CSI to realign convention schedule

Change begins in 2003; group seeks partnership with other associations
August 11, 2010

The Construction Specifications Institute (CSI), faced with stagnant convention attendance, hopes to boost interest in the annual event by scheduling it earlier in the year beginning in 2003. CSI's new strategy includes persuading other industry groups to schedule their conventions at the same time and place.

CSI's convention, which has been in June since the 1970s, will move to March or April. In 2003, it will be held April 9-11 at McCormick Place in Chicago. The 2004 and 2005 meetings will also be in Chicago in March. Only "first-tier" cities — including Chicago, Las Vegas and Orlando — will be considered for convention locations.

CSI has formed the umbrella "Construct America, Your Building Resource," to serve as a platform for other industry organizations to "co-locate" with the CSI convention. At press time, it was discussing such a plan with several organizations. Research has indicated that other groups want to organize under their own banner rather than CSI's, says Lisa Derby, CSI's director of professional development and events management.

The future meeting format will consist of a keynote speaker on opening day, a symposium on an industry topic on the second day and presentations on industry trends and forecasts on the third day. CSI will consolidate its leadership training and development activities, currently conducted several times a year, into a June leadership conference.

Attendance at this year's convention in Dallas was 7,290, down from 8,582 at last year's event in Atlanta. This year's convention drew 24 fewer exhibitors, decreasing revenue by about $100,000. Attendance over the past five years has been relatively flat, according to Derby.

Since the convention generates 45 percent of CSI's annual income, initiatives designed to increase attendance are critical, she says. The average booth size is at least 20 square feet. Exhibitors, conscious of the importance of keeping the appearance of their booths fresh, may spend $30,000 to $40,000 annually to update them.

By establishing earlier convention dates, CSI will leapfrog ahead of the American Institute of Architects, which holds its convention in May and has booked May or June dates through 2008.

AIA's attendance is increasing

Since a continuing education requirement for AIA membership became effective in 1996, total attendance has — from 9,090 to 18,000, with AIA members about 40 percent of the attendees, according to Christopher Gribbs, AIA's interim managing director of meetings and events. Gribbs is particularly heartened that attendance has increased from 6 percent of AIA's membership in 1996 to 10.5 percent this year.

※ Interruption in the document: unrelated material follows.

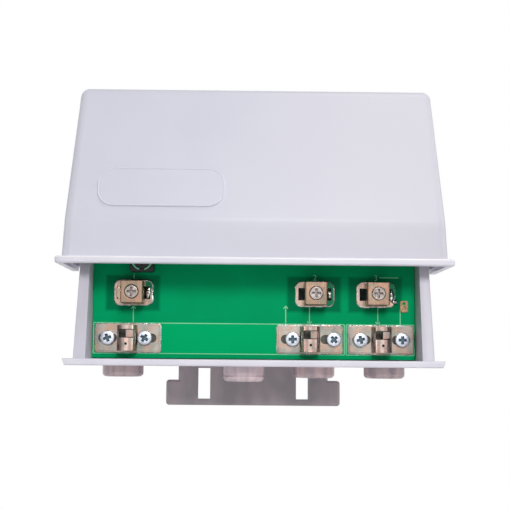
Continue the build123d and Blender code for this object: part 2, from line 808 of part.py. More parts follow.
def make_chips():
    """Chip resistors and capacitors, each with its raised end caps."""
    pieces = []
    cap = chip_width * chip_cap_share
    for place in zip(chip_x_shares, chip_level_shares):
        x, z = board_place(*place)
        chip = bar(x, z, chip_width, chip_height, board_front_y - chip_rise, board_front_y)
        for side in (-1, 1):
            cap_x = x + side * (chip_width - cap) / 2
            front = board_front_y - chip_rise - chip_rise * chip_cap_share / 2
            chip += bar(cap_x, z, cap, chip_height, front, board_front_y)
        pieces.append(chip)
    return Compound(pieces)


def make_power_link():
    """The copper link near the right wall that feeds the supply to the output."""
    z = flange_top_z + link_level
    link = bar(link_x, z, link_width, link_height, board_front_y - link_rise, board_front_y)
    link = fillet(link.edges().filter_by(Axis.Y), link_rise)
    return link - rod_y(link_hole_diameter, link_x, z + link_height / 4, front_y, back_y)


def build_nodes():
    """Every node by name."""
    nodes = {
        "base_housing": make_base_housing(),
        "sliding_cover": make_sliding_cover(),
        "mast_bracket": make_mast_bracket(),
        "bracket_screws": make_bracket_screws(),
        "circuit_board": make_circuit_board(),
        "board_screws": make_board_screws(),
        "blanking_plug": make_blanking_plug(),
        "gain_trimmer_body": make_trimmer_body(),
        "gain_trimmer_rotor": make_trimmer_rotor(),
        "screening_can": make_screening_can(),
        "transistors": make_transistors(),
        "voltage_regulator": make_regulator(),
        "electrolytic_capacitor": make_capacitor(),
        "supply_choke": make_choke(),
        "ferrite_splitter": make_splitter(),
        "chip_components": make_chips(),
        "power_link": make_power_link(),
    }
    places = zip(cable_xs, clamp_xs, terminal_xs, strap_screw_offsets)
    for number, (cable, clamp, terminal, offsets) in enumerate(places, start=1):
        nodes[f"cable_gland_{number}"] = make_cable_gland(cable)
        nodes[f"ground_plate_{number}"] = make_ground_plate(clamp, offsets)
        nodes[f"braid_strap_{number}"] = make_braid_strap(clamp)
        nodes[f"strap_screws_{number}"] = make_strap_screws(clamp, offsets)
        nodes[f"terminal_frame_{number}"] = make_terminal_frame(terminal)
        nodes[f"terminal_cage_{number}"] = make_terminal_cage(terminal)
        nodes[f"terminal_screw_{number}"] = make_terminal_screw(terminal)
    return nodes


os.makedirs("parts", exist_ok=True)
for name, shape in build_nodes().items():
    export_step(shape, f"parts/{name}.step")
print("front of the flange Y", front_y, "top of the flange Z", flange_top_z)
print("hood foot Z", hood_foot_z, "hood top Z", hood_top_z)
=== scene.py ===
# %% [markdown]
# The object is a mast-head television amplifier with its hood raised over the terminals. Its pieces
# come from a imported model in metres, which holds their real sizes. This lesson gives them their
# finishes, rounds their edges, and adds the small things that a mould, a press or a solder pot leaves.

import json
import math

import bmesh
import bpy
from mathutils import Matrix, Vector, noise as swelling

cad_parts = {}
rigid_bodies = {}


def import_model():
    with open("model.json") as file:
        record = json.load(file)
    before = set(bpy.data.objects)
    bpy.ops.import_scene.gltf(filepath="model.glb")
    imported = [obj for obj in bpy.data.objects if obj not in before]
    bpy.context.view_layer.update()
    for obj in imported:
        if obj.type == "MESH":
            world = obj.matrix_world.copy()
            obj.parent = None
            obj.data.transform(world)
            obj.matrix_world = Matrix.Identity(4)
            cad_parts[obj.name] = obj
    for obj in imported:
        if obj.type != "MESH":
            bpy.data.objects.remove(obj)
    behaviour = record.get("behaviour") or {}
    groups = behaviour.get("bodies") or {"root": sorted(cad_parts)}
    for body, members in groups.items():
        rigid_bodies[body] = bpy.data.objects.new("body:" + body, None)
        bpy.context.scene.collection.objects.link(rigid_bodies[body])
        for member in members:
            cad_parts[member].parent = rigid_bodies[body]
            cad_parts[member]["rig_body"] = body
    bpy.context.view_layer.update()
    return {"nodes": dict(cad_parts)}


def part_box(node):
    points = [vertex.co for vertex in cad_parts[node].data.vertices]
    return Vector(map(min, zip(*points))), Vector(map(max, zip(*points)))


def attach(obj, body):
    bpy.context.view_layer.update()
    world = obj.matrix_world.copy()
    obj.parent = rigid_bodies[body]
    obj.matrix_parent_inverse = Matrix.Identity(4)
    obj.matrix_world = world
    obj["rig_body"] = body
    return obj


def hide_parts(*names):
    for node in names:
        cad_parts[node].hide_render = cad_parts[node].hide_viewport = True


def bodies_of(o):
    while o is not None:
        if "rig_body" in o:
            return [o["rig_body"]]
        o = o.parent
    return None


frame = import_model()
mm = 0.001
cables = (1, 2, 3)

# %% [markdown]
# A product photograph is taken from a little below with a long lens, so the sides hardly splay.
# The camera is placed by three angles: how far it turns, looks up and leans. Turning those into
# the camera's own right, up and backward directions keeps each one a number that can be read.

# %% Camera
camera_place = Vector((-3.67, -410.5, -31.35)) * mm
camera_turn = math.radians(0.56)
camera_rise = math.radians(5.7)
camera_lean = math.radians(0.49)
lens_length = 72.06
sensor_width = 36.0


def camera_axes(turn, rise, lean):
    """The camera's right, up and backward directions."""
    ahead = Vector((math.sin(turn) * math.cos(rise), math.cos(turn) * math.cos(rise), math.sin(rise)))
    level = Vector((math.cos(turn), -math.sin(turn), 0))
    upright = level.cross(ahead)
    right = level * math.cos(lean) + upright * math.sin(lean)
    up = upright * math.cos(lean) - level * math.sin(lean)
    return Matrix((right, up, -ahead)).transposed()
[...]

Gribbs says 20 cities meet all of AIA's criteria for conventions, which include a large enough convention center and hotels within walking distance. Important is the number of architects within a 200-mile radius of the site. For example, the number for St. Louis is 690; for Philadelphia, it is 12,600. Diversity of convention locales is also a priority. Every five years, AIA considers a "wild card" city that is not high on its priority list.

AIA has conducted 133 annual conventions in its 144-year history. Gribbs says 85 percent of the booth space has been sold for next year's convention in Charlotte.